●何日か前だけど、深夜にBSで『頭痛 肩こり 樋口一葉』(こまつ座)の舞台録画をやっていたのをなんとなく観ていて、その、ベタの上にもう一つ二つベタを重ねるような、徹底したベタさに軽いショックを受けた。演技もベタベタ、演出もベタベタ、台本もベタベタ。分かり易く記号化された人物、はっきりと聞き取り易い(そして理解に迷うことのない)セリフ、曖昧さのないきっぱりした感情の動き、適度な抑揚はあるものの揺らぐことのない平明なリズム、戸惑うことのあり得ないきれいに図式的な設定と展開。笑いがあり、涙があり、適度な文化的香りと多少の啓蒙的要素がある。観客に一切の疑問を抱かせない親切なつくり。多くの人に「伝える」ためには、ここまで噛んで含めたような徹底した分かり易さが必要なのか。

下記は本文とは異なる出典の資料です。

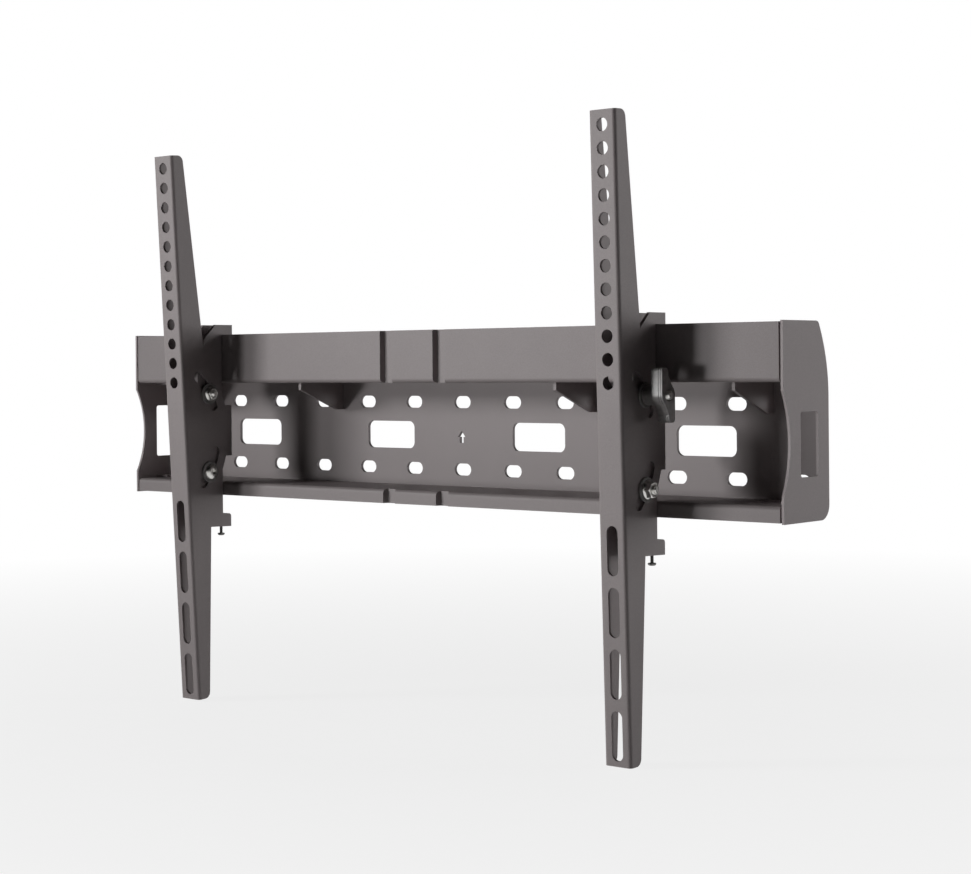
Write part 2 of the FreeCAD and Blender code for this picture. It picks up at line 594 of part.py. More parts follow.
def make_hanger(label, across):
    body = new_body(label)
    cheek = new_sketch(body, f"{label}_outline", "YZ_Plane")
    polygon(cheek, [
        ("-footFront", f"{FOOT_BOTTOM} + footSlope"),
        ("footReach", FOOT_BOTTOM),
        ("footReach", FOOT_TOP),
        ("-bandFit", FOOT_TOP),
        ("-bandFit", f"{FLOOR} + tongueFoot"),
        ("tongueReach", f"{FLOOR} + tongueFoot"),
        ("tongueReach", f"{BAND_FOOT} - tongueTop"),
        ("-bandFit", f"{BAND_FOOT} - tongueTop"),
        ("-bandFit", f"{TOP} + seatFit"),
        ("railSheet + hookFit", f"{TOP} + seatFit"),
        ("railSheet + hookFit", f"{TOP} - hookDrop"),
        ("hookReach", f"{TOP} - hookDrop"),
        ("hookReach", f"{TOP} + hookRise"),
        ("-crownFront", f"{TOP} + hookRise"),
        ("-noseFront", f"{TOP} - noseDrop"),
        ("-hangerFront", "hangerFrontTop"),
        ("-hangerFront", "-hangerFrontFoot"),
    ])
    pad(body, cheek, f"2 * {HANGER_HALF}", both=True)
    hollow = new_sketch(body, f"{label}_hollow_outline", "XY_Plane")
    inside = "(hangerSheet - hangerFront)"
    beyond = "(hookReach + hangerSheet)"
    polygon(hollow, [
        (f"-{CHEEK_INSIDE}", inside), (CHEEK_INSIDE, inside),
        (CHEEK_INSIDE, beyond), (f"-{CHEEK_INSIDE}", beyond),
    ])
    pocket(body, hollow)
    web = new_sketch(body, f"{label}_web_outline", "XY_Plane", FOOT_TOP)
    polygon(web, [
        (f"-{CHEEK_INSIDE}", "-footWebFront"), (CHEEK_INSIDE, "-footWebFront"),
        (CHEEK_INSIDE, "footReach"), (f"-{CHEEK_INSIDE}", "footReach"),
    ])
    pad(body, web, "hangerSheet", back=True)
    fillet(body, f"{label}_foot_corner", 0, [("footReach", FOOT_TOP)], "footRound")
    lock = new_sketch(body, f"{label}_lock_outline", "XY_Plane")
    circle(lock, ("0", "lockReach"), "lockDiameter / 2 + pinFit")
    pocket(body, lock)
    bores = new_sketch(body, f"{label}_bore_outline", "YZ_Plane")
    circle(bores, (PIN_Y, f"{PIN_RISE} - pivotDrop"), PIN_BORE)
    circle(bores, (PIN_Y, f"-{PIN_RISE} - pivotDrop"), PIN_BORE)
    pocket(body, bores)
    place(body, across, "0", "0")
    return body


# Turned and pressed hardware, each along its own X axis from the arm's middle plane outwards

def bar(name, start, end, radius):
    """A round bar along X from start to end."""
    item = doc.addObject("Part::Cylinder", name)
    item.Placement = FreeCAD.Placement(FreeCAD.Vector(), FreeCAD.Rotation(FreeCAD.Vector(0, 1, 0), 90))
    bind(item, "Placement.Base.x", start)
    bind(item, "Height", f"{end} - {start}")
    bind(item, "Radius", radius)
    return item


def hexagon(name, start, end, across_flats):
    """A hexagonal bar along X from start to end."""
    item = doc.addObject("Part::Prism", name)
    item.Polygon = 6
    item.Placement = FreeCAD.Placement(FreeCAD.Vector(), FreeCAD.Rotation(FreeCAD.Vector(0, 1, 0), 90))
    bind(item, "Placement.Base.x", start)
    bind(item, "Height", f"{end} - {start}")
    bind(item, "Circumradius", f"{across_flats} / sqrt(3)")
    return item


def join(label, pieces):
    item = doc.addObject("Part::MultiFuse", label)
    item.Shapes = pieces
    item.Label = label
    return item


def cut_away(label, base, tool):
    item = doc.addObject("Part::Cut", label)
    item.Base = base
    item.Tool = tool
    item.Label = label
    return item


def place_hardware(item, across, rise, outward):
    """Set a turned piece on a pin's axis, facing right or left."""
    turn = "0 deg" if outward else "180 deg"
    place(item, across, PIN_Y, f"{rise} - pivotDrop", turn=turn, axis=FreeCAD.Vector(0, 0, 1))
    return item


def pin_bars(label, tail):
    """Shank through arm and hanger, and a thread that stands out on the outer side."""
    shank = bar(f"{label}_shank", f"(-{WASHER_OUTSIDE})", WASHER_OUTSIDE, "pinDiameter / 2")
    thread = bar(f"{label}_thread", "0", tail, "threadDiameter / 2")
    return [shank, thread]


def make_upper_pin(label, across, outward):
    """A stud threaded at both ends, for the knob outside and a nut inside."""
    pieces = pin_bars(label, f"({WASHER_OUTSIDE} + hubLong + knobThick)")
    inner = f"(-{WASHER_OUTSIDE} - stubNutHigh - stubProud)"
    pieces.append(bar(f"{label}_inner_thread", inner, "0", "stubDiameter / 2"))
    return place_hardware(join(label, pieces), across, PIN_RISE, outward)


def make_lower_pin(label, across, outward):
    """A bolt with a low domed head inside."""
    pieces = pin_bars(label, f"({WASHER_OUTSIDE} + nutHigh + threadProud)")
    rim = f"(-{WASHER_OUTSIDE} - headRim)"
    pieces.append(bar(f"{label}_rim", rim, f"(-{WASHER_OUTSIDE})", "headDiameter / 2"))
    dome = doc.addObject("Part::Cone", f"{label}_dome")
    dome.Placement = FreeCAD.Placement(FreeCAD.Vector(), FreeCAD.Rotation(FreeCAD.Vector(0, 1, 0), 90))
    bind(dome, "Placement.Base.x", f"{rim} - headDome")
    bind(dome, "Height", "headDome")
    bind(dome, "Radius1", "headCrown / 2")
    bind(dome, "Radius2", "headDiameter / 2")
    pieces.append(dome)
    return place_hardware(join(label, pieces), across, f"-{PIN_RISE}", outward)


def make_ring(label, spans, outer, inner):
    """Plain rings on one axis."""
    rings = []
    for index, (start, end) in enumerate(spans):
        body = bar(f"{label}_body_{index}", start, end, outer)
        bore = bar(f"{label}_bore_{index}", start, end, inner)
        rings.append(cut_away(f"{label}_ring_{index}", body, bore))
    item = doc.addObject("Part::Compound", label)
    item.Links = rings
    return item


def make_nut(label, across, rise, outward, sizes):
    """A flange nut against a washer, from its thread, flats, height and flange."""
    thread, flats, high, wide = sizes
    flange = bar(f"{label}_flange", WASHER_OUTSIDE, f"({WASHER_OUTSIDE} + nutFlangeThick)", f"{wide} / 2")
    block = hexagon(f"{label}_block", WASHER_OUTSIDE, f"({WASHER_OUTSIDE} + {high})", flats)
    bore = bar(f"{label}_bore", "0", f"({WASHER_OUTSIDE} + 2 * {high})", f"{thread} / 2 + pinFit")
    nut = cut_away(label, join(f"{label}_solid", [flange, block]), bore)
    return place_hardware(nut, across, rise, outward)


def make_knob(label, across, rise, outward):
    """The clamp knob: two tapered wings on opposite sides of a round boss, bored for the thread."""
    near_end = f"({WASHER_OUTSIDE} + hubLong)"
    far_end = f"({WASHER_OUTSIDE} + hubLong + knobThick)"
    wings = new_body(f"{label}_wings")
    outer = "(knobWide / 2 - wingRound)"
    inner = "(knobWide / 2 - wingWide + wingRound)"
    tip = "(knobLong / 2 - wingRound)"
    for level, sign, other in (("upper", "-", ""), ("lower", "", "-")):
        outline = new_sketch(wings, f"{label}_{level}_outline", "YZ_Plane", near_end)
        tip_corners = [(f"{sign}{inner}", f"{other}{tip}"), (f"{sign}{outer}", f"{other}{tip}")]
        shoulder = (f"{other}{outer}", f"{other}wingShoulder")
        root_corners = [(f"{sign}{outer}", "0"), (f"{other}{outer}", "0"), shoulder]
        rounded(outline, tip_corners + root_corners, "wingRound")
        pad(wings, outline, "knobThick")
    boss = bar(f"{label}_boss", near_end, far_end, "knobWide / 2")
    hub = bar(f"{label}_hub", f"({WASHER_OUTSIDE} + washerFit)", far_end, "hubDiameter / 2")
    bore = bar(f"{label}_bore", "0", f"({far_end} + hubLong)", "threadDiameter / 2 + pinFit")
    knob = cut_away(label, join(f"{label}_solid", [wings, boss, hub]), bore)
    return place_hardware(knob, across, rise, outward)


def make_lock_screw(label, across):
    """The locking screw under the foot: its tip stands behind the lip."""
    shank = doc.addObject("Part::Cylinder", f"{label}_shank")
    bind(shank, "Radius", "lockDiameter / 2")
    bind(shank, "Height", "lockTip + footDrop + footHigh + lockHang")
    head = doc.addObject("Part::Cylinder", f"{label}_head")
    bind(head, "Radius", "lockHead / 2")
    bind(head, "Height", "lockHeadHigh")
    bind(head, "Placement.Base.z", "-lockHeadHigh")
    screw = join(label, [shank, head])
    place(screw, across, "lockReach", f"{FOOT_BOTTOM} - lockHang")
    return screw


def make_side(name, across, tilt, outward):
    """All that hangs on the rail at one place: hanger, arm, pins, nuts, knob and screw."""
    made = [
        make_arm(f"arm_{name}", across, tilt),
        make_hanger(f"hanger_{name}", across),
        make_upper_pin(f"upper_pin_{name}", across, outward),
        make_lower_pin(f"lower_pin_{name}", across, outward),
        make_nut(f"upper_nut_{name}", across, PIN_RISE, not outward, STUB_NUT),
        make_nut(f"lower_nut_{name}", across, f"-{PIN_RISE}", outward, OUTER_NUT),
        make_knob(f"clamp_knob_{name}", across, PIN_RISE, outward),
        make_lock_screw(f"lock_screw_{name}", across),
    ]
    washer_spans = [(f"(-{WASHER_OUTSIDE})", f"(-{WASHER_INSIDE})"), (WASHER_INSIDE, WASHER_OUTSIDE)]
    for level, rise in (("upper", PIN_RISE), ("lower", f"-{PIN_RISE}")):
        washers = make_ring(f"{level}_washers_{name}", washer_spans, "washerDiameter / 2", PIN_BORE)
        washers.Label = f"{level}_washers_{name}"
        made.append(place_hardware(washers, across, rise, outward))
    return made


nodes = [make_wall_channel()]
gusset_places = (
    ("gusset_left_outer", "gussetInset - railLength / 2"), ("gusset_left_inner", "-gussetInner"),
    ("gusset_right_inner", "gussetInner"), ("gusset_right_outer", "railLength / 2 - gussetInset"),
)
for gusset_label, gusset_across in gusset_places:
    nodes.append(make_gusset(gusset_label, gusset_across))
nodes.append(make_end_cap("end_cap_left", right=False))
nodes.append(make_end_cap("end_cap_right", right=True))
nodes += make_side("left", "-leftPlace", "leftTilt", outward=False)
nodes += make_side("right", "rightPlace", "rightTilt", outward=True)
doc.recompute()

for item in doc.Objects:
    if "Invalid" in item.State or "Error" in item.State:
        raise RuntimeError(f"{item.Label} failed: {item.State}")
for node in nodes:
    if node.Shape.isNull() or not node.Shape.isValid() or not node.Shape.Solids:
        raise RuntimeError(f"{node.Label} has no valid solid")

os.makedirs("parts", exist_ok=True)
for node in nodes:
    node.Shape.exportStep(f"parts/{node.Label}.step")
    box = node.Shape.BoundBox
    print(f"{node.Label:22s} solids {len(node.Shape.Solids)} volume {node.Shape.Volume:10.1f}"
          f" x {box.XMin:7.1f} {box.XMax:7.1f} y {box.YMin:7.1f} {box.YMax:7.1f}"
          f" z {box.ZMin:7.1f} {box.ZMax:7.1f}")
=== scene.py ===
"""Looks for a tilting screen wall mount: coatings, fasteners, clamp knobs and a studio stage."""

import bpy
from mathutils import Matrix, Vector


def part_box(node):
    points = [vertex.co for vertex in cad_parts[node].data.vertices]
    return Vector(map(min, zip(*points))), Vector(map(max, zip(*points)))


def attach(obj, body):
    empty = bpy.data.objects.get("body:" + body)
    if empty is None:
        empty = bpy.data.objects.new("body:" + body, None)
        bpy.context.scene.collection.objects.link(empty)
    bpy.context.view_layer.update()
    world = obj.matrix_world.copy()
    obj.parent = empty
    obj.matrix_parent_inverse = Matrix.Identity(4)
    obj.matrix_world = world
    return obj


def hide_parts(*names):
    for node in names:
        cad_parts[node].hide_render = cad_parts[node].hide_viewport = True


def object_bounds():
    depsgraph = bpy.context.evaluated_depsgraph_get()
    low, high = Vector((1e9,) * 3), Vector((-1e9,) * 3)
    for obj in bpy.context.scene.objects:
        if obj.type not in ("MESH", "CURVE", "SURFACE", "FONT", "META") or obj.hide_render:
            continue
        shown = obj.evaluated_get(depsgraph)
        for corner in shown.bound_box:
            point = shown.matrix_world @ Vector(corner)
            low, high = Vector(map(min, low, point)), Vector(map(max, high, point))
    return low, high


bl_info = {
    "name": "Tilting Wall Mount",
    "version": (1, 0, 0),
    "blender": (4, 5, 0),
    "location": "3D View > Sidebar > Mount",
    "description": "Dresses a tilting screen wall mount with coatings, fasteners and a studio",
    "category": "Object",
}

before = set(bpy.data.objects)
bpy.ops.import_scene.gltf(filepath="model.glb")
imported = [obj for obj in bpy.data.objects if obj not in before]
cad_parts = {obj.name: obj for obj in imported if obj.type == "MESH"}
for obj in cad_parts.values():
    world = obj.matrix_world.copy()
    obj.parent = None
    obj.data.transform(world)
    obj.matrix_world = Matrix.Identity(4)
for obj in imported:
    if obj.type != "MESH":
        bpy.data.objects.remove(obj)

import math

import bpy
from bpy.props import FloatProperty, FloatVectorProperty, IntProperty, PointerProperty
from bpy.types import Operator, Panel, PropertyGroup
from mathutils import Matrix, Vector

CAD_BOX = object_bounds()
OUTWARD = {"left": -1.0, "right": 1.0}
SIDES = ("left", "right")
BORE_GAP = 0.00005  # between a thread or shank and its bore
THREAD_ROOT = 0.00055  # from a pin's thread to the core inside it
BEYOND = 0.001  # how far a cutter passes the face that it cuts
SAME_POINT = 0.00001  # points that are closer than this are one
CORNER_STEPS = 6  # facets of a rounded corner
SHARP_EDGE = math.radians(32.0)  # edges that turn by more than this stay crisp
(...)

ここには、ぼくが「作品」というものから感じる魅力的要素のほとんどが(そんなものは青二才のたわごとだと言わんばかりに)きれいに漂白するように洗い流されていて、疑問を感じる余地もない分かり易さ(作者の意図を誰もが読み間違えることのない、すべてが合理的に説明可能、というような)が追究されていた。
ショックを受けたというのはおそらく、ここまで徹底してニュアンスを欠いた「分かり易さ」に特化した作品を今まであまり観たことがなかったということなのだろうと思う。商業演劇というのは「ここまでやるものなのか……」と動揺してしまった。というか、「ここまでやらないと分かってもらえないのか」なのかもしれない。
うーん、これなのか…、という感じ。「これなのか…」というのは、「でも、こんなのつまんないよね」ということでもない。いや、そうなのだけど、「つまんないよね」とは言い切れない、煮え切らなさが生じてしまったということだ。とはいえ、「でも、こんなのつまんなよね」と言いたいし、ぼくにとっては明確に「つまらない」のだけど、ただ、でも、ぼくの思う「つまらない」は、この「分かり易い」に対してどの程度の強さをもつのだろうか。ぼくはどこまで自信をもって「つまらない」と言えるのか。この揺らぎは恐怖のようなものでもある。
(演劇のテレビ放送を最初から最後までちゃんと通して観るということはぼくにとってとても稀なことで――チェルフィッチュ以来ではないかと思う――それを考えるときっと――否定的なものにしろ肯定的なものにしろ――「何か」感じるものがあったのだろうと思う。)
もしかするとこの「分かり易さ」というのは、演劇というメディアの重要な何かにかかわっているのかもしれない、とも、ちらっと思った。目の前で、生身の人間によって演じられるからこそ、人物は身体性を捨てて記号になり切らなければならないし、セリフは声であることを捨ててテキストにリなり切り、物語は曖昧な細部を捨てて図式になり切らなければならず、そのように、余計なニュアンスを全て振り切って捨てることによって、目の前の時間・空間で「外在化された抽象的な思考」そのものが展開されているかのような表現が可能になるのかもしれない。
いや別に、『頭痛 肩こり 樋口一葉』がそこまでの作品だと言っているのではない。でも、そのあまりに割り切った「分かり易さ」の徹底によって、その向こうに何か妙な感じがチラチラ見えそうな気も、少ししたということだ。